To support her husband's political career, Caroline often hosted parties, though she did not enjoy involving herself in political matters. She also had many intellectual interests. She loved music and often hosted parties on the subject. She was known for her adept needlework and often produced reproductions of famous paintings. She and her husband were patrons of the arts and had friendships with the prominent artists Joshua Reynolds and Angelica Kauffman; they commissioned the latter to produce portraits of their two daughters.

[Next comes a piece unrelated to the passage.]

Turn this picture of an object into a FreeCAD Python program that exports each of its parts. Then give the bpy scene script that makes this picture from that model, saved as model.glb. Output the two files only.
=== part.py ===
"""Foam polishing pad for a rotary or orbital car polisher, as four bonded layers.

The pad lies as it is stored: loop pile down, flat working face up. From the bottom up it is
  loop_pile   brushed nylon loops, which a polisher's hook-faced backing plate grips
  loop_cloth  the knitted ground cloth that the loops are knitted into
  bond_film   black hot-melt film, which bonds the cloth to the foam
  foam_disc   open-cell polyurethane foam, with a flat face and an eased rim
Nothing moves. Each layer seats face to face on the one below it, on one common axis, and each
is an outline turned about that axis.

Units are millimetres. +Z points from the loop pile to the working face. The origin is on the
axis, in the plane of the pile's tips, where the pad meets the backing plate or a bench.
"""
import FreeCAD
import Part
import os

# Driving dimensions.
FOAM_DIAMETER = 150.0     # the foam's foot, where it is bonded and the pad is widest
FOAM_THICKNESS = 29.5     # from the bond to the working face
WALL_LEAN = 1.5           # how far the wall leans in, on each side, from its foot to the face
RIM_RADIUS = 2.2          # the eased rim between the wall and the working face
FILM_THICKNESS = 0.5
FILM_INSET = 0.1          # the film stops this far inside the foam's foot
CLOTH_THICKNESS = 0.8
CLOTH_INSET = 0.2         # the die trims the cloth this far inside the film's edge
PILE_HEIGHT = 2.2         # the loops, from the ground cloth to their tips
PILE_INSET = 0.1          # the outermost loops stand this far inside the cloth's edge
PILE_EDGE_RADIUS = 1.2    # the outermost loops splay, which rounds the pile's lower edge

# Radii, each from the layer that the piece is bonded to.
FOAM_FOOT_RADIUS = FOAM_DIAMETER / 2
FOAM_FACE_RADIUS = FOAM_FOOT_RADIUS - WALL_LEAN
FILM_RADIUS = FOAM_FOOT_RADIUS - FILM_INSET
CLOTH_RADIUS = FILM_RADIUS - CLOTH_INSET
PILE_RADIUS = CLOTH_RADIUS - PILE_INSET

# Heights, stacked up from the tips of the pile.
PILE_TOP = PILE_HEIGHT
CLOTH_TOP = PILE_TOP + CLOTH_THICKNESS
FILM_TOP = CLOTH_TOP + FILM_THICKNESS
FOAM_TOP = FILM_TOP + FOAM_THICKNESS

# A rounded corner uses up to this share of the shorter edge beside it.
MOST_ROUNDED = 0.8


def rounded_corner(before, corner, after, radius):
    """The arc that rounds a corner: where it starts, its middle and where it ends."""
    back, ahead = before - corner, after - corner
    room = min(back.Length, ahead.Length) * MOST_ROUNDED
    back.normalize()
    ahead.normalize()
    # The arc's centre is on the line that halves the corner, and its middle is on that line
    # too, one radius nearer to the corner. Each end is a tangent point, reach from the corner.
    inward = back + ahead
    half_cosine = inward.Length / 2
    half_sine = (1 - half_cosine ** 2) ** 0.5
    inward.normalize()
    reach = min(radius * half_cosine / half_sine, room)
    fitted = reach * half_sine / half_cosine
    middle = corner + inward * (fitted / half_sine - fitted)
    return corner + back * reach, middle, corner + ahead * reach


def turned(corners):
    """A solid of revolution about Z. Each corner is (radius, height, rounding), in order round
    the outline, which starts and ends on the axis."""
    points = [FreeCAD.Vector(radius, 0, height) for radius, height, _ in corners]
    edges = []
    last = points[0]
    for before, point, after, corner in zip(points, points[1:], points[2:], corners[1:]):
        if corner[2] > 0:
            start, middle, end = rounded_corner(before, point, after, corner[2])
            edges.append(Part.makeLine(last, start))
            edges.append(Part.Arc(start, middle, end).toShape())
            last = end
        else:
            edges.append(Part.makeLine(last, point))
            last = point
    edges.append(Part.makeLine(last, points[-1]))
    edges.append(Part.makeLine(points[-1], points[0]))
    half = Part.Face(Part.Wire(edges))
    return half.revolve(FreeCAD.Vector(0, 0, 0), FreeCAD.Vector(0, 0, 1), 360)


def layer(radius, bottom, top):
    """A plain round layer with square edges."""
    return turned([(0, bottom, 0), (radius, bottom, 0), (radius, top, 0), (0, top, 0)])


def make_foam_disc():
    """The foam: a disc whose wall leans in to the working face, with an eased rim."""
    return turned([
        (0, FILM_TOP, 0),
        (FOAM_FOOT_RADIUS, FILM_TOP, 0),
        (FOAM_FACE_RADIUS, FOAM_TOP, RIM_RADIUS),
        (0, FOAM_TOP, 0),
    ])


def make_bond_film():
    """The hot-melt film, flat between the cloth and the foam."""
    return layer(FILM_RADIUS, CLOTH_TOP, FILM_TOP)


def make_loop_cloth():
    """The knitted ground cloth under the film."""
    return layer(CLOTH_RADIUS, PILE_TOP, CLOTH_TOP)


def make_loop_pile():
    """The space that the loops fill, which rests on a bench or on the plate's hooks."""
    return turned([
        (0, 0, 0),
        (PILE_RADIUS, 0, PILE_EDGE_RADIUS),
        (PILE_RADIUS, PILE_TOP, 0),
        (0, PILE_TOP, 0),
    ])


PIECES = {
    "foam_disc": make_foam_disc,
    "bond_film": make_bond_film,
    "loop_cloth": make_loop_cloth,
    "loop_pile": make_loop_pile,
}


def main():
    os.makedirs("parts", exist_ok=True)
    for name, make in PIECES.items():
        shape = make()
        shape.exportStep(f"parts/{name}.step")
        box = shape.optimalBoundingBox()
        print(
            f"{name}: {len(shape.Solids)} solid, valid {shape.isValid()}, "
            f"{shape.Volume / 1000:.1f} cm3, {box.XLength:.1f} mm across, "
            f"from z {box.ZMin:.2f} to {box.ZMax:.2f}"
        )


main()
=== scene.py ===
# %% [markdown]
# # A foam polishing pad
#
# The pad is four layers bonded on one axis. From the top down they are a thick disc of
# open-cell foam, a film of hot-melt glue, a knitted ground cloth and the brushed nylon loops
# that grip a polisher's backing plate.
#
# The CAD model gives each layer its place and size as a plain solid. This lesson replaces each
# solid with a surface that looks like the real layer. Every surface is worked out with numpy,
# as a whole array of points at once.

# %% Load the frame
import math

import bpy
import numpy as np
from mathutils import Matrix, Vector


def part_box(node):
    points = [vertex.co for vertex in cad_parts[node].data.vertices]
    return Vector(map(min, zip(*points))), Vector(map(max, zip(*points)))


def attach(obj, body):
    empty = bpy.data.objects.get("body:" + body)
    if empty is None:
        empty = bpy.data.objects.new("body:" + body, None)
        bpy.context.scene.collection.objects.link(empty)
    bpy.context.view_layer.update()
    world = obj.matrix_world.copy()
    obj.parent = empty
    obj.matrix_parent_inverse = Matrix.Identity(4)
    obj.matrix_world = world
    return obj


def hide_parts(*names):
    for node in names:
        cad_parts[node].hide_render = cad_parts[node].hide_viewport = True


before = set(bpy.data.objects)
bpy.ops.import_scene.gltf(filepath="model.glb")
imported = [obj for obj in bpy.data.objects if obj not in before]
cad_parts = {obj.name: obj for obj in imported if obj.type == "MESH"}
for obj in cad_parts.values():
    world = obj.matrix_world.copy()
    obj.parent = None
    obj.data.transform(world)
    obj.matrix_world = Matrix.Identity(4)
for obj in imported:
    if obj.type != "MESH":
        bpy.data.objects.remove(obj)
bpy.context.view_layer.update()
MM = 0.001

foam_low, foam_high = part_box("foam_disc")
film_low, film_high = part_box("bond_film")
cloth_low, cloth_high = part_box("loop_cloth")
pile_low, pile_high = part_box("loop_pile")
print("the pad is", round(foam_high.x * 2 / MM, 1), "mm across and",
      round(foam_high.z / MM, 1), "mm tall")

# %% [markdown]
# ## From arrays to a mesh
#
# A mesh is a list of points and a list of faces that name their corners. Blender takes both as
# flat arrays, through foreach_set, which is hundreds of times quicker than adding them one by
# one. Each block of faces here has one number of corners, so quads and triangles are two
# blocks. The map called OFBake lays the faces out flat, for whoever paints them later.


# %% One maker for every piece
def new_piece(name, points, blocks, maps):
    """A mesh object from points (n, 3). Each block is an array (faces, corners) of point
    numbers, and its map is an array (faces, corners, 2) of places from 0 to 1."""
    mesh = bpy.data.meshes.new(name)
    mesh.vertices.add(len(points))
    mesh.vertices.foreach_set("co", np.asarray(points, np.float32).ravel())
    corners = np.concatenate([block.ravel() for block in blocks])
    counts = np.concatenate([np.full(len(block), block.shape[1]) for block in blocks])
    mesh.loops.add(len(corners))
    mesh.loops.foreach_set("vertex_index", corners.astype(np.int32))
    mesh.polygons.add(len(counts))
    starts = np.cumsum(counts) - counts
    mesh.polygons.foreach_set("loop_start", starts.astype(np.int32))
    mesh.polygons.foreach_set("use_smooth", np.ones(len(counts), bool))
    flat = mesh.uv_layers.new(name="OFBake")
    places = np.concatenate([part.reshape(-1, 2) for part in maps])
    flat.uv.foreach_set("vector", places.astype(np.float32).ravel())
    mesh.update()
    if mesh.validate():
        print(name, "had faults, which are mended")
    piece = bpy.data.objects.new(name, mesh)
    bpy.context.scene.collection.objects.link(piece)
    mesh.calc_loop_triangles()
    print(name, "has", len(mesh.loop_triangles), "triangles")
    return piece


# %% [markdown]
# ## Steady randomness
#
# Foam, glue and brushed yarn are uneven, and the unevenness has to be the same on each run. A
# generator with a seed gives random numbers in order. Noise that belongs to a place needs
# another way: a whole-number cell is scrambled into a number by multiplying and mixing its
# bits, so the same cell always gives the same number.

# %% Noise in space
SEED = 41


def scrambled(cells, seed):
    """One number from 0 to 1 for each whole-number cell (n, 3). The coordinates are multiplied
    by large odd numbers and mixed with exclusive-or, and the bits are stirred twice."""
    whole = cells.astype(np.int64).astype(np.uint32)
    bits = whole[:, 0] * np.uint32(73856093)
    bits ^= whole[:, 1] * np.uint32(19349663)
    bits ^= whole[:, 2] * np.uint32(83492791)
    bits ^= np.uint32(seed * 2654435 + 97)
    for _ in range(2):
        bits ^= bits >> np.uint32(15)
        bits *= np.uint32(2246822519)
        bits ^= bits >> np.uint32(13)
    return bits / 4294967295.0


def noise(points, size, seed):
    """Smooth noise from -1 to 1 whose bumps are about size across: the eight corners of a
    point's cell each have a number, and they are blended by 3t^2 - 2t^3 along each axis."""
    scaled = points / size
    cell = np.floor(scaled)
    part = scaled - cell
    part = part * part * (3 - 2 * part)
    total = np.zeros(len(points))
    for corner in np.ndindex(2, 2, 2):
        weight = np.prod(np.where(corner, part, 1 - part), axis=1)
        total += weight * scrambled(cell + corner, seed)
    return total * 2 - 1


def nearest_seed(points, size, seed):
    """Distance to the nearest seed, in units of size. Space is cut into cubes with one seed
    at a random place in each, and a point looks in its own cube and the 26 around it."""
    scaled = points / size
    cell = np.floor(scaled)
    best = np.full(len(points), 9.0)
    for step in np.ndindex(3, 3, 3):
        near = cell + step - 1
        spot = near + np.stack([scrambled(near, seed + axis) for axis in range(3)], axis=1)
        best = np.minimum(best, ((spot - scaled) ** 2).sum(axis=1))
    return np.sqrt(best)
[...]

Caroline served as Elizabeth Farren’s earliest patron when the young Irish actress came to London, at the behest of her sister-in-law Emily, Duchess of Leinster. Caroline was well-read and had a connection to the Enlightenment philosopher Jean-Jacques Rousseau, having met him in 1766 when he came to England; her husband secured him a pension of £100 a year. She enjoyed discussing books and was the acquaintance of many other literary figures such as William Shenstone, who dedicated a poem to the Conways:

Here too shall Conway's name appear:
He prais'd the stream so lovely clear,
  That shone the reeds among;
Yet clearness could it not disclose,
To match the rhetoric that flows
  From Conway's polished tongue.

But what can courts discover more
Than these rude haunts have seen before,
  Each fount and shady tree?
Have not these trees and fountains seen
The pride of courts, the winning mien
  Of peerless Aylesbury?

===Widowhood and death===
By 1789, her daughter Anne's career as a sculptor had advanced such that she completed a marble bust of her mother, which was later bequeathed to Lady Louisa Johnston, a cousin. On 9 July 1795, Henry Seymour Conway died at Park Place after experiencing stomach cramps. His will left Park Place to Caroline, who promptly sold it in favour of living with Anne, who had also by now been widowed. At age eighty-three, Lady Ailesbury died on 17 January 1803 after a long illness. In a letter, Anne described the condition as impacting her mother’s lungs and ability to breathe. Caroline was buried at the church at Sundridge, Kent. After Anne's death in 1828, she was buried alongside her mother.